Most spells can do one of three things when they are casted at a mob. They can "miss" (which will show up on screen as "resist), be resisted in the technical sense (do partial damage), or hit, doing full damage.
Frostbolt is, mathematically, a binary spell. This means it can only do one of two things. It can either hit, or it can miss.
Non-binary spells can kind of hit, landing what is caused a "partial resist", whereby some of the damage is shrugged off the mob you casted at.
Like, if fireball is partially resisted, instead of doing the 2200 damage its supposed to do, it will do a measly 1100 damage. You get the picture?
Frostbolt CANNOT do that. It can only hit and miss, and cannot be partially resisted. Which means that when you cast frostbolt, it is unaffected by level based magic resistances.

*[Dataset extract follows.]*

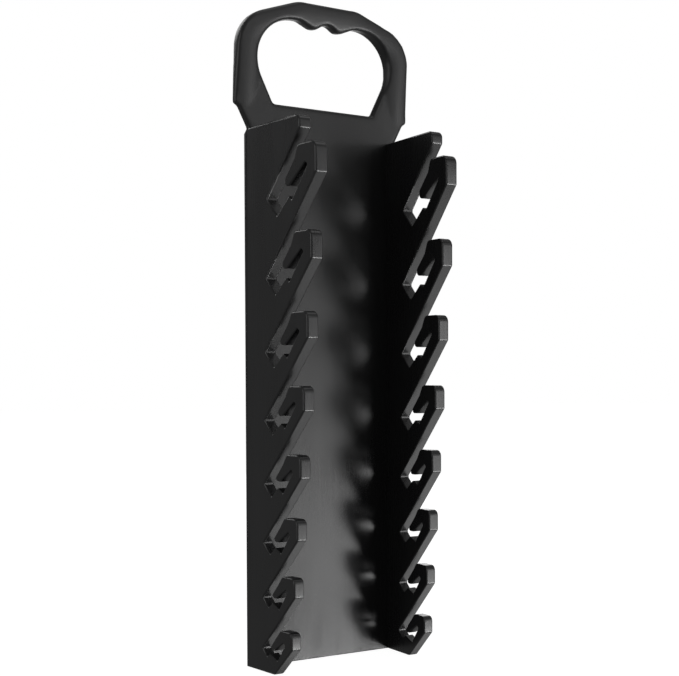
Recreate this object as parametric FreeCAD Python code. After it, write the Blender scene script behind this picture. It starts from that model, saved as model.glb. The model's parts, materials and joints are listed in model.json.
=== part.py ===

(Level based magic resistance is thus: when mobs have a higher level than you, they have an innate spell resist to anything you cast. Mathematically, a level 73 mob (like a boss mob) will have a resist value of 24. This works out to about a 6% resist rate. This level based spell resist cannot be overcome by any means. GG, spell penetration.)

While both arcane and fire magic will see ~6% of their spells be resisted or partially resisted because of this level based magical resistance, frostbolts will never see that. They will always, mathematically speaking, hit 99% of the time.

Frostbolt, oddly enough, does NOT proc Judgment of Wisdom, that handy Paladin buff that some paladins toss on mobs so the casters can snag some more mana.


Anyways, there ya go. Raiding Frost. Make sure you have the Frozen Shadoweave set, and go kick some ass.